Amidst this upheaval, a new business paradigm is evolving.
Visionary leaders are realizing that a company would only perform at its best when its employees are at their best.
And so they are trying to create the right conditions to enable this peak performance.
So when exactly do people perform at their peak?
The mental state where people perform at their best has been described in different ways.
Professor Mihaly Csìkszentmihàlyi came up with a label that’s getting increasingly popular — Flow State
In Csikszentmihalyi’s words, Flow is “a state in which people are so involved in an activity that nothing else seems to matter; the experience is so enjoyable that people will continue to do it even at great cost, for the sheer sake of doing it”
In his research, he found that individuals who frequently experienced Flow were more productive and derived greater satisfaction from their work than those who didn’t.
And they desired to repeat those activities in which they achieved flow even if they were not being paid to do so.
In a 10-year McKinsey study, top executives reported being five times more productive while in states of flow. But the reality is that most employees spend less than five percent of their work-life in flow.
Here’s what it means: If you increase the amount of time spent in flow by 20 percentage points, workplace productivity could double.
And it’s not just about productivity.
When employees derive happiness and fulfillment from their work, they are more likely to go above and beyond in their work and stay loyal to their employer.
Also, the flow state is an abundant source of creativity. Research done by Harvard professor Teresa Amabile shows that not only are people more creative in flow, they also report being more creative for up to three days after experiencing flow — suggesting that flow doesn’t just heighten creativity in the moment, but it also heightens it over the long haul.

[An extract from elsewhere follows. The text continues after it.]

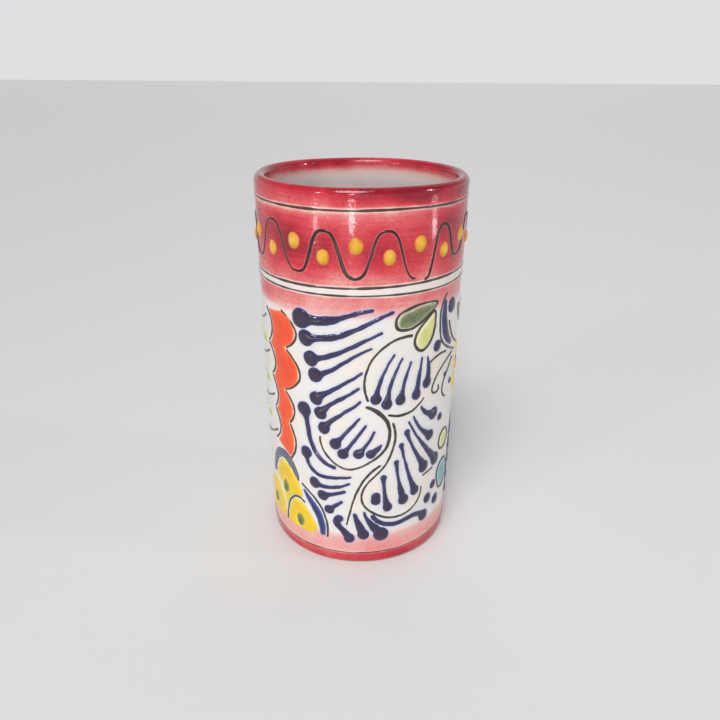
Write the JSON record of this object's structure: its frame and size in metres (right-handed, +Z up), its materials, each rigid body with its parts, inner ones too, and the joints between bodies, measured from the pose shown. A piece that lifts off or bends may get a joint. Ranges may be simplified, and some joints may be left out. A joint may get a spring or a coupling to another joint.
{
  "type": "pottery vase",
  "caption": "Hand-painted pottery vase: a tall open clay cylinder that flares a little, with raised enamel flowers, feathers, dots and bands.",
  "frame": {"origin": "centre of the foot ring, on the surface that the vase stands on", "axes": "+Z up along the vase's axis, -Y towards the side seen in front (the feather panel), +X to its right"},
  "size_m": [0.0958, 0.0959, 0.178],
  "materials": {
    "fired_clay": "matte fired terracotta, bare only under the foot",
    "white_glaze": "glossy grey-white tin glaze",
    "cream_glaze": "glossy cream glaze",
    "crimson_glaze": "glossy crimson glaze, brushed",
    "red_glaze": "glossy brushed red glaze, paler at its edges",
    "pink_glaze": "glossy brushed pink glaze, fading at its edge",
    "dark_line": "thin brown-black glaze line, slightly raised",
    "yellow_enamel": "glossy raised yellow enamel",
    "cobalt_enamel": "glossy raised cobalt enamel",
    "grey_blue_enamel": "glossy grey-blue enamel",
    "dark_green_enamel": "glossy dark green enamel",
    "lime_enamel": "glossy lime enamel",
    "teal_enamel": "glossy teal enamel",
    "orange_enamel": "glossy orange enamel"
  },
  "bodies": {
    "root": {"clay_body": "fired_clay", "inside_glaze": "white_glaze", "white_panel": "white_glaze", "cream_stripe": "cream_glaze", "lip_glaze": "crimson_glaze", "red_band": "red_glaze", "foot_band": "red_glaze", "upper_pink_band": "pink_glaze", "lower_pink_band": "pink_glaze", "foot_line": "dark_line", "line_below_stripe": "dark_line", "line_above_stripe": "dark_line", "line_under_lip": "dark_line", "wave_line": "dark_line", "vine_lines": "dark_line", "blossom_lines": "dark_line", "leaf_rims": "dark_line", "scallop_lines": "dark_line", "lattice_lines": "dark_line", "scale_lines": "dark_line", "yellow_dots": "yellow_enamel", "yellow_scales": "yellow_enamel", "blossom_petals": "yellow_enamel", "long_feathers": "cobalt_enamel", "inner_feathers": "cobalt_enamel", "left_feathers": "cobalt_enamel", "lower_feathers": "cobalt_enamel", "upper_feathers": "cobalt_enamel", "cobalt_dots": "cobalt_enamel", "fern_feathers": "cobalt_enamel", "blue_sepals": "cobalt_enamel", "blue_buds": "cobalt_enamel", "blue_crescents": "cobalt_enamel", "scale_borders": "grey_blue_enamel", "dark_leaves": "dark_green_enamel", "scale_eyes": "dark_green_enamel", "lime_leaves": "lime_enamel", "green_seeds": "lime_enamel", "teal_leaves": "teal_enamel", "orange_petals": "orange_enamel", "blossom_heart": "orange_enamel"}
  },
  "joints": []
}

Creativity is essential in today’s age, where a company cannot survive without innovation.
That’s why more and more CEOs are now focusing on enabling the Flow state for their employees. Because it’s a serious competitive advantage.
Removing the Barriers to Flow
Our current work culture makes it almost impossible for people to experience the flow state.
The flow state requires periods of uninterrupted focus and concentration.
But with multiple projects, emails, calls, and meetings round the clock — employees are in a state of constant distraction.
On top of that, instant messaging tools like Slack are getting increasingly common in all companies. And there’s an unspoken expectation to reply promptly.
Such communication environments go against the ethos of flow. And employees only get more stressed due to constant context-switching and multitasking.
Of course, we can’t completely do away with these communication tools. We need them for proper functioning.
But you can make a few shifts to remove these barriers to flow for your employees.
Here are some ideas you should push for:
- Allowing people to switch off Email and Instant Messaging
- Fewer meetings
- Focus rooms
- Single Tasking Mentality
However, these strategies wouldn’t be as effective if just one person or one team adopted them.
The whole organization needs to be on board. And the employees need to understand the importance and benefits of cultivating flow in their work life.
For that, you need to create a culture of respecting and seeking flow.
Creating the Right Environment and Conditions for Flow
A recent study by McKinsey hypothesized that there are three major factors that characterize a workplace likely to generate flow and inspire peak performance:
Intellectual Quotient (IQ) of a workplace reflects how well individuals can adapt to the demands of work.
Here are three elements that influence the Intellectual Quotient of your workplace:
- Clarity of Goals
Uncertainty can be a major block. Every individual in your company should have clarity on what exactly is expected of him.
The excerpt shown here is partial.